I used to have a very fine and fluid conventional cursive script as my handwriting default since I suffered hand cramps when printing disjointed letters as a child, but as I got older, I noticed most of my peers and younger people simply did not recognize the cursive equivalent of many print letters (especially z, s r, f, J,G,k), so I have had to make my cursive script for those troublesome letters more closely resemble the print form so it is recognizable to the cursive-illiterates.


----------



## SadClownMan (Jul 4, 2018)

I remember when I got my first bicycle, a used screamer 1 bicycle with ape hangers on it, that my grandpa use to have as a kid and gave to me. I thought I was the coolest kid on the block and even though that was my only Christmas present since at the time we couldn't afford much I was more than happy because aside from the bike looking awesome as hell It was the thought that counted. It kinda makes me sad seeing these kids get so spoiled (Jesus H. I sound like such a fucking boomer right now) and cry when their parents don't get them the newest fucking tech on a silver platter. I mean its very easy to blame the kid for being a spoiled brat but the problem runs so much deeper. One, the parents that put their kids up on this grand pedestal and act like their child can do no wrong in this world. As a result the parents just throw money and gifts at the child without making them work for it in any capacity and unfortunately the child becomes accustomed to such behavior and it sticks with them. Second the culture of touchy feels crap. What I mean by that is the gold star, giving out participation awards for doing nothing or poorly. Kids again become accustom to doing nothing/very below average receiving praise despite them not deserving it. People, parents, and schools are to scared of hurting their feelings and not reprimand the behavior when it needs to be corrected. Just saying half of these spoiled brats problems could be solved by some corporal punishment, like a light rap on the knuckles with a ruler or spanking with a flipflop. So yeah its a multitude of problems and I feel like the onus of their shitty behavior is not 100% on them, but they can easily break this chain of behavior if they would just sit back, relax, and do some self reflection


----------



## TheImportantFart (Jul 4, 2018)

Here's something I remember from lurking Facepunch's DeviantArt horrors thread a while back. Some DA brat throws a tantrum via journal because his dad won't take him to some stupid movie:


----------



## Carmilla (Jul 4, 2018)

Wow...and here I thought I was a spoiled brat...man, some of these kids really make me wonder about the future.


----------



## Tanti-Fanti (Jul 4, 2018)

I seen some minor cases of people being spoiled. Those being when a teenager got a new iphone and then bitched and complained for on-end about how it was the wrong color or brand. Now, if a normal person got a very expensive phone, they might be very happy (if they could maintain the service) and even if it was the wrong color, they'd still be happy they'd got one.

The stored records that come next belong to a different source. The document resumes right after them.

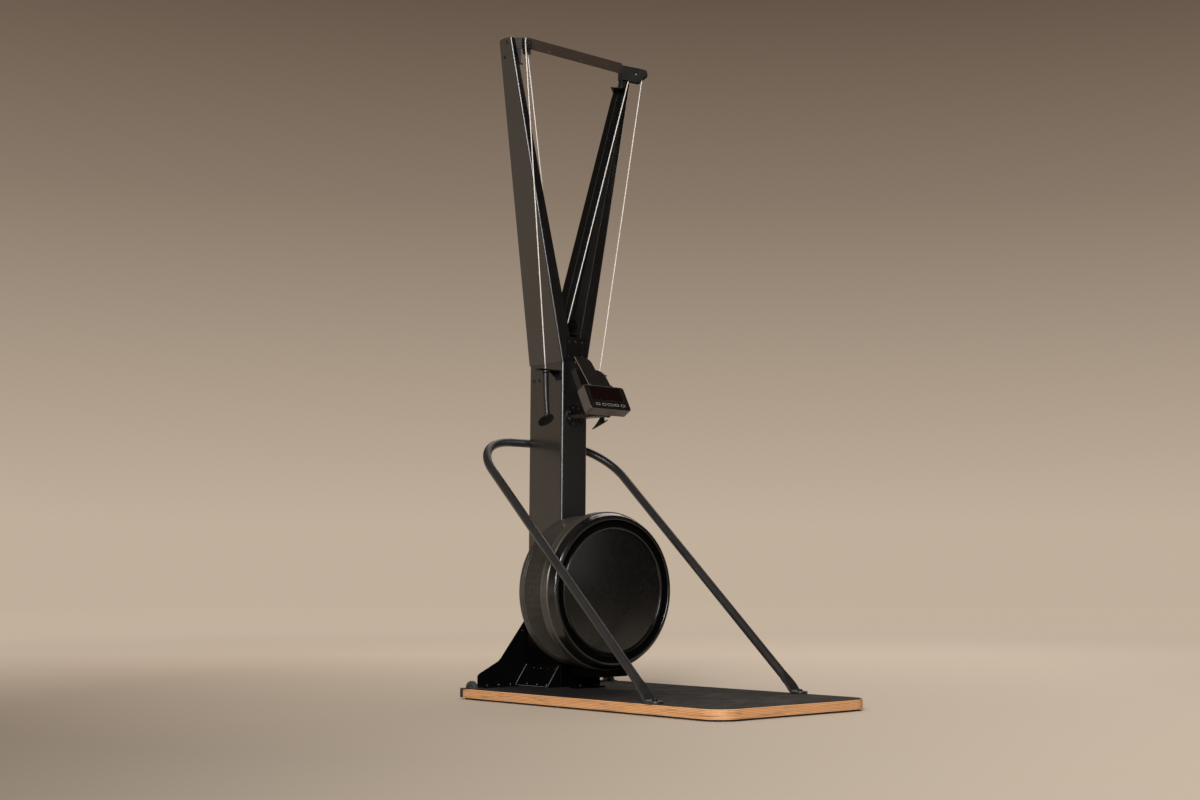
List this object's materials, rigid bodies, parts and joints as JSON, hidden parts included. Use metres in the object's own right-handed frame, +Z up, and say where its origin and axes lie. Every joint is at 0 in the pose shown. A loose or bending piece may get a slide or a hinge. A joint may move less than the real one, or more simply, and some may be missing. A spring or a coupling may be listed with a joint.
{
  "type": "ski trainer machine",
  "caption": "Standing ski trainer: a mast with a V of two arms on a plywood platform, a fan drum at its foot, pull handles on ropes, a tilting console and a bent tube brace.",
  "frame": {"origin": "On the floor, midway across the front face of the mast", "axes": "+Z up, +X to the right as seen by the user, who stands on the -Y side and faces the drum"},
  "size_m": [0.6344, 1.2267, 2.15],
  "materials": {
    "plywood": "Raw birch plywood edge under a dark face",
    "grip_sheet": "Fine grained dark anti-slip sheet",
    "black_rubber": "Matt black rubber",
    "mast_paint": "Satin black powder coat",
    "black_paint": "Satin black powder coat",
    "brace_paint": "Satin dark grey powder coat",
    "drum_plastic": "Fine textured moulding",
    "drum_gloss": "Smooth glossy moulding",
    "handle_plastic": "Soft satin moulding",
    "pulley_plastic": "Hard satin moulding",
    "console_plastic": "Fine textured moulding",
    "screen_cover": "Clear hard window over a dark display",
    "key_rubber": "Matt grey keys",
    "rope_braid": "Thin off-white braided cord",
    "rotor_metal": "Plain sheet metal"
  },
  "bodies": {
    "base": {"platform_board": "plywood", "grip_mat": "grip_sheet", "underlay": "black_rubber", "mast_column": "mast_paint", "arm_cover_right": "mast_paint", "arm_cover_left": "mast_paint", "crossbar": "mast_paint", "arm_spine_right": "black_paint", "arm_spine_left": "black_paint", "arm_cap_right": "black_paint", "arm_cap_left": "black_paint", "yoke_plate": "black_paint", "guide_bracket": "black_paint", "pulley_bracket_right": "black_paint", "pulley_bracket_left": "black_paint", "dock_right": "black_paint", "dock_left": "black_paint", "rear_gusset": "black_paint", "mast_bracket_right": "black_paint", "mast_bracket_left": "black_paint", "wheel_bracket_right": "black_paint", "wheel_bracket_left": "black_paint", "drum_cradle": "black_paint", "drum_hub": "black_paint", "brace_clamp": "black_paint", "console_arm": "black_paint", "brace_tube": "brace_paint", "drum_housing": "drum_plastic", "vent_band": "drum_plastic", "front_ring": "drum_plastic", "front_disc": "drum_plastic", "front_cover": "drum_gloss", "rope_inner_right": "rope_braid", "rope_inner_left": "rope_braid"},
    "wheel_right": {"wheel_right": "black_rubber"},
    "wheel_left": {"wheel_left": "black_rubber"},
    "fan": {"fan_rotor": "rotor_metal"},
    "spool_right": {"spool_right": "pulley_plastic"},
    "spool_left": {"spool_left": "pulley_plastic"},
    "top_pulley_right": {"top_pulley_right": "pulley_plastic"},
    "top_pulley_left": {"top_pulley_left": "pulley_plastic"},
    "guide_pulley_right": {"guide_pulley_right": "pulley_plastic"},
    "guide_pulley_left": {"guide_pulley_left": "pulley_plastic"},
    "pull_right": {"rope_outer_right": "rope_braid"},
    "pull_left": {"rope_outer_left": "rope_braid"},
    "handle_right": {"handle_grip_right": "handle_plastic", "handle_end_right": "handle_plastic"},
    "handle_left": {"handle_grip_left": "handle_plastic", "handle_end_left": "handle_plastic"},
    "console": {"console_case": "console_plastic", "console_screen": "screen_cover", "back_plate": "console_plastic", "phone_rest": "console_plastic"},
    "phone_clamp": {"phone_clamp": "console_plastic"},
    "top_button": {"top_button": "key_rubber"},
    "key_far_left": {"key_far_left": "key_rubber"},
    "key_left": {"key_left": "key_rubber"},
    "key_centre": {"key_centre": "key_rubber"},
    "key_right": {"key_right": "key_rubber"},
    "key_far_right": {"key_far_right": "key_rubber"}
  },
  "joints": [
    {"name": "wheel_roll_right", "type": "hinge", "parent": "base", "child": "wheel_right", "pos_m": [0.284, 0.1597, 0.0325], "axis": [1, 0, 0], "continuous": true},
    {"name": "wheel_roll_left", "type": "hinge", "parent": "base", "child": "wheel_left", "pos_m": [-0.284, 0.1597, 0.0325], "axis": [1, 0, 0], "continuous": true},
    {"name": "fan_spin", "type": "hinge", "parent": "base", "child": "fan", "pos_m": [0, -0.1, 0.3454], "axis": [0, 1, 0], "continuous": true},
    {"name": "handle_swing_right", "type": "hinge", "parent": "base", "child": "pull_right", "pos_m": [0.25, -0.04375, 2.108], "axis": [-1, 0, 0], "range_deg": [0, 20]},
    {"name": "handle_pull_right", "type": "slide", "parent": "pull_right", "child": "handle_right", "axis": [0, 0, -1], "range_m": [0, 0.5], "stiffness_N_per_m": 20, "springref_m": -0.5, "deforming": ["rope_outer_right"]},
    {"name": "top_pulley_turn_right", "type": "hinge", "parent": "base", "child": "top_pulley_right", "pos_m": [0.235, -0.028, 2.108], "axis": [0.7242, 0.6896, 0], "range_deg": [0, 1320]},
    {"name": "guide_pulley_turn_right", "type": "hinge", "parent": "base", "child": "guide_pulley_right", "pos_m": [0.0393, 0.0702, 1.2299], "axis": [0, 1, 0], "range_deg": [0, 1635]},
    {"name": "spool_turn_right", "type": "hinge", "parent": "base", "child": "spool_right", "pos_m": [0, 0.095, 0.3454], "axis": [0, 1, 0], "range_deg": [-1320, 0]},
    {"name": "handle_swing_left", "type": "hinge", "parent": "base", "child": "pull_left", "pos_m": [-0.25, -0.04375, 2.108], "axis": [-1, 0, 0], "range_deg": [0, 20]},
    {"name": "handle_pull_left", "type": "slide", "parent": "pull_left", "child": "handle_left", "axis": [0, 0, -1], "range_m": [0, 0.5], "stiffness_N_per_m": 20, "springref_m": -0.5, "deforming": ["rope_outer_left"]},
    {"name": "top_pulley_turn_left", "type": "hinge", "parent": "base", "child": "top_pulley_left", "pos_m": [-0.235, -0.028, 2.108], "axis": [0.7242, -0.6896, 0], "range_deg": [0, 1320]},
    {"name": "guide_pulley_turn_left", "type": "hinge", "parent": "base", "child": "guide_pulley_left", "pos_m": [-0.0393, 0.0702, 1.2299], "axis": [0, 1, 0], "range_deg": [-1635, 0]},
    {"name": "spool_turn_left", "type": "hinge", "parent": "base", "child": "spool_left", "pos_m": [0, 0.045, 0.3454], "axis": [0, 1, 0], "range_deg": [0, 1320]},
    {"name": "console_tilt", "type": "hinge", "parent": "base", "child": "console", "pos_m": [0, -0.14133, 0.91174], "axis": [1, 0, 0], "range_deg": [-12, 20]},
    {"name": "phone_clamp_slide", "type": "slide", "parent": "console", "child": "phone_clamp", "axis": [1, 0, 0], "range_m": [0, 0.025], "stiffness_N_per_m": 100, "springref_m": -0.02},
    {"name": "key_far_left_press", "type": "slide", "parent": "console", "child": "key_far_left", "axis": [0, 0.8746, -0.4848], "range_m": [0, 0.0012], "stiffness_N_per_m": 300, "springref_m": -0.0008},
    {"name": "key_left_press", "type": "slide", "parent": "console", "child": "key_left", "axis": [0, 0.8746, -0.4848], "range_m": [0, 0.0012], "stiffness_N_per_m": 300, "springref_m": -0.0008},
    {"name": "key_centre_press", "type": "slide", "parent": "console", "child": "key_centre", "axis": [0, 0.8746, -0.4848], "range_m": [0, 0.0012], "stiffness_N_per_m": 300, "springref_m": -0.0008},
    {"name": "key_right_press", "type": "slide", "parent": "console", "child": "key_right", "axis": [0, 0.8746, -0.4848], "range_m": [0, 0.0012], "stiffness_N_per_m": 300, "springref_m": -0.0008},
    {"name": "key_far_right_press", "type": "slide", "parent": "console", "child": "key_far_right", "axis": [0, 0.8746, -0.4848], "range_m": [0, 0.0012], "stiffness_N_per_m": 300, "springref_m": -0.0008},
    {"name": "top_button_press", "type": "slide", "parent": "console", "child": "top_button", "axis": [0, -0.4848, -0.8746], "range_m": [0, 0.002], "stiffness_N_per_m": 200, "springref_m": -0.001}
  ],
  "couplings": [
    {"joint": "top_pulley_turn_right", "follows": "handle_pull_right", "rad_per_m": 45.977},
    {"joint": "guide_pulley_turn_right", "follows": "handle_pull_right", "rad_per_m": 56.98},
    {"joint": "spool_turn_right", "follows": "handle_pull_right", "rad_per_m": -45.977},
    {"joint": "top_pulley_turn_left", "follows": "handle_pull_left", "rad_per_m": 45.977},
    {"joint": "guide_pulley_turn_left", "follows": "handle_pull_left", "rad_per_m": -56.98},
    {"joint": "spool_turn_left", "follows": "handle_pull_left", "rad_per_m": 45.977}
  ]
}
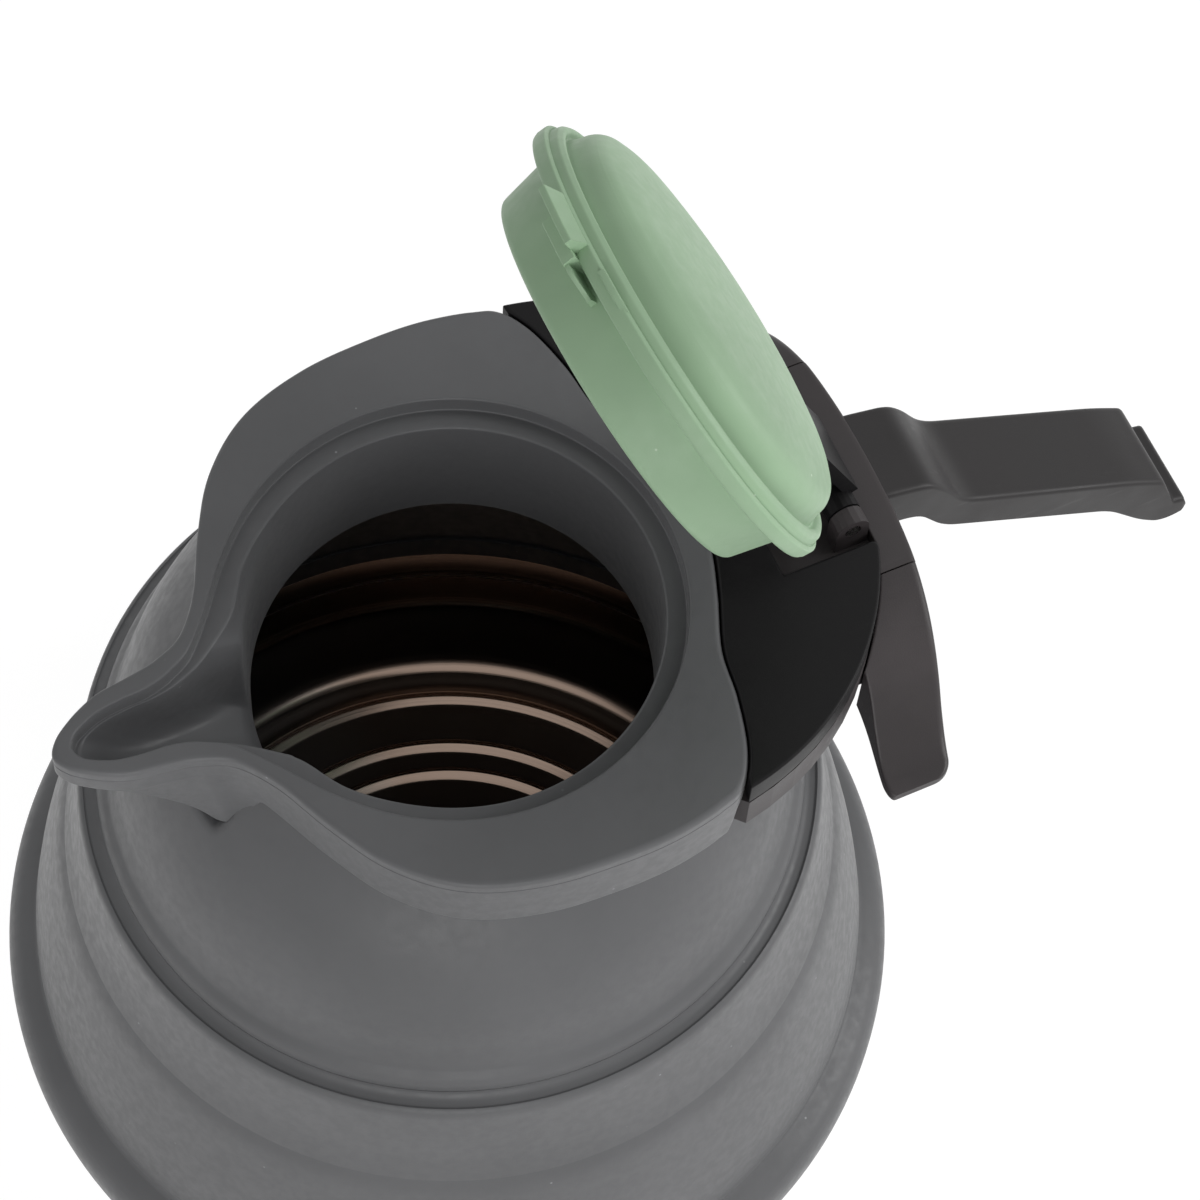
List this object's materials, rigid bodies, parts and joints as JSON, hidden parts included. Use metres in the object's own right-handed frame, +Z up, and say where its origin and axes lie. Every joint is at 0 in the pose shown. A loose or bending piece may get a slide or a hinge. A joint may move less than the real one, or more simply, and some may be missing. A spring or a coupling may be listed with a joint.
{
  "type": "collapsible kettle",
  "caption": "Stovetop kettle with a silicone body that folds flat in two stages over a steel pan, a pouring collar, a hinged lid and a rear handle.",
  "frame": {"origin": "centre of the underside of the base disc, on the surface that the kettle stands on", "axes": "+Z up through the mouth, +X towards the handle and the lid's hinge, -X towards the spout, +Y to the left of someone holding the handle and pouring away from themselves"},
  "size_m": [0.2768, 0.206, 0.3183],
  "materials": {
    "silicone_grey": "satin",
    "lid_green": "satin",
    "black_plastic": "satin",
    "steel": "polished"
  },
  "bodies": {
    "base": {"base_disc": "steel", "base_pan": "steel", "base_hoop": "steel", "body_foot_ring": "silicone_grey", "body_lower_fold": "silicone_grey"},
    "middle": {"body_middle_band": "silicone_grey", "body_upper_fold": "silicone_grey"},
    "top": {"body_shoulder": "silicone_grey", "spout_collar": "silicone_grey", "bracket_frame": "black_plastic", "bracket_cover": "black_plastic", "bracket_screw_1": "steel", "bracket_screw_2": "steel", "bracket_screw_3": "steel", "bracket_screw_4": "steel", "handle_bar": "black_plastic", "handle_wing_near": "black_plastic", "handle_wing_far": "black_plastic", "handle_screw_1": "steel", "handle_screw_2": "steel", "lid_hinge_pin": "steel"},
    "lid": {"lid_cover": "lid_green", "lid_core": "black_plastic", "lid_arm": "black_plastic", "lid_screw_1": "steel", "lid_screw_2": "steel"}
  },
  "joints": [
    {"name": "body_collapse", "type": "slide", "parent": "base", "child": "middle", "axis": [0, 0, 1], "range_m": [-0.078, 0], "deforming": ["body_lower_fold"]},
    {"name": "collar_collapse", "type": "slide", "parent": "middle", "child": "top", "axis": [0, 0, 1], "range_m": [-0.032, 0], "deforming": ["body_upper_fold"]},
    {"name": "lid_hinge", "type": "hinge", "parent": "top", "child": "lid", "pos_m": [0.07991, 0, 0.2013], "axis": [0, 1, 0], "range_deg": [-64, 26]}
  ],
  "couplings": [
    {"joint": "collar_collapse", "follows": "body_collapse", "ratio": 0.41}
  ]
}
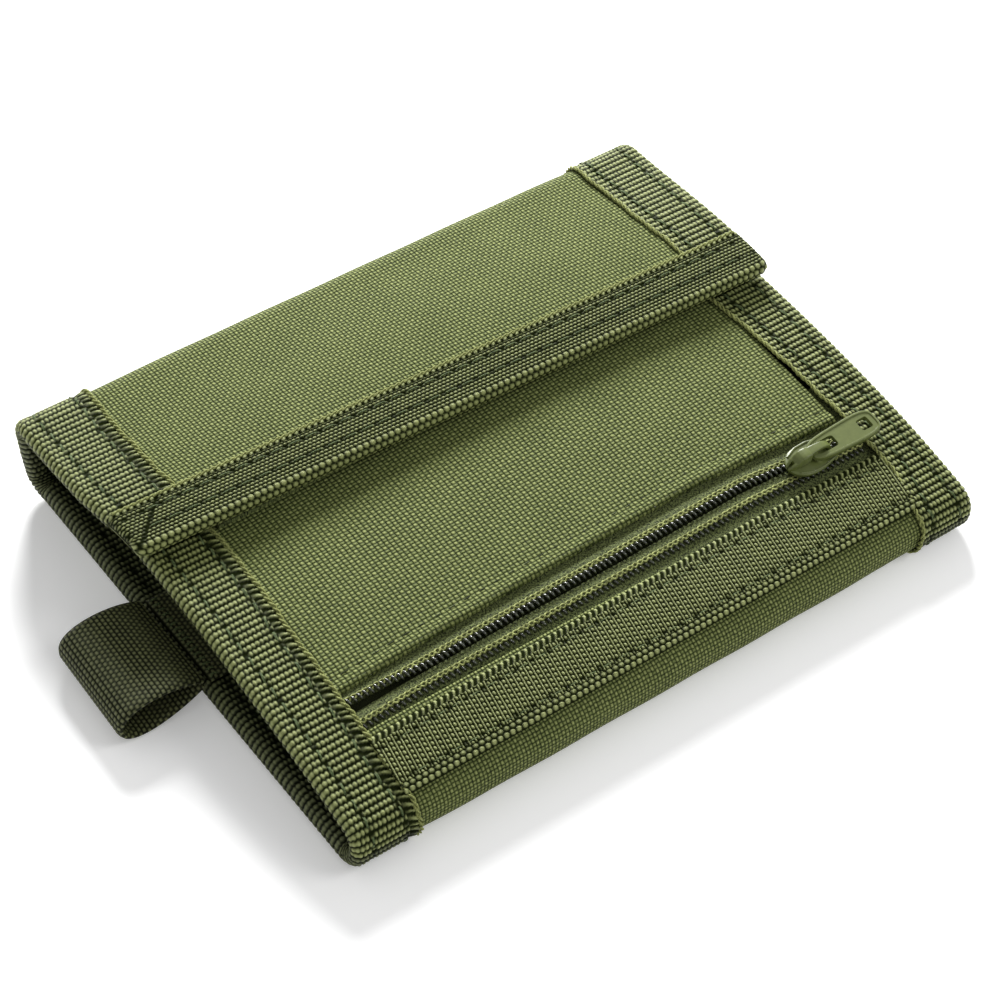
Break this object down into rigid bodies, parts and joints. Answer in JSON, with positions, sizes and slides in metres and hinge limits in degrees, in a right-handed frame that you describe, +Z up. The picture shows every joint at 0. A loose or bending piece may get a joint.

Not these people. They'd bitch and complain about how there life was over...because of a goddamn phone being the WRONG color.

In retail I also saw some crazy shit with kids being the absolute worst, destroying everything in their path and the parents not giving a fuck. Saw these two kids literally have google watches and 2 cellphones, not listening to the mother and crap. The mother threatened to I shit you not, "crack a phone in his ass" and he still didn't listen. Maybe it's because you caved in and gave him TWO PHONES and a google watch. By the way the kids couldn't have been older than 8 and 10.

Another case wasn't from me, but from my mother. During my freshman year, they had a move-in day/introduction-day. You know, seminars and shit. I was hanging out at one of my friends dorms, but since I was commuting and didn't have a car at the time she had to pick me up. She witnessed this spoiled kid, nice clothes and all, cursing out her mother who only was telling her goodbye. Now the mom could've been a jerk, but considering what she saw of the kid and how much she cursed out the parent, I doubt that.


----------



## Monika H. (Jul 4, 2018)

Tanti-Fanti said:


> Maybe it's because you caved in and gave him TWO PHONE and a google watch.


Jesus Christ. I never had a phone before I was 13, and it wasn't even a smartphone, much less an IPhone.
When I was 9 though, my mother gifted me a PSP, which I cherished and cared for that I still have it even now, and occasionally play GTA on.


----------



## Discourteous Discourse (Jul 4, 2018)

This past December I was helping distribute presents at Toys for Tots when a morbidly obese hoodrat family (mom, dad, five kids, all looked younger than 10 years of age, shapes ranging from Chantal to Amberlynn Reid) waddled up and started demanding iPhones and iPads. I wasn't too surprised, that kind of crap is becoming more common each year. I politely stated that we didn't distribute such electronics, not I'd give a shiny new smart phone to a family decked out in stacks of gold chains and Michael Kors accessories. 

Anyway, all the kids start screeching at the top of their lungs about how they never get anything they want. The crocodile tears and snot bubbles were in full force. Two of the brats were rolling around on the floor, one was slamming his previous gen iPhone against his forehead, another was trying trying to punch the front desk and was failing because he was so fat, and the last one was tugging on the mom's MK purse demanding that she call the police on us... the people managing donated toys for the holiday season. 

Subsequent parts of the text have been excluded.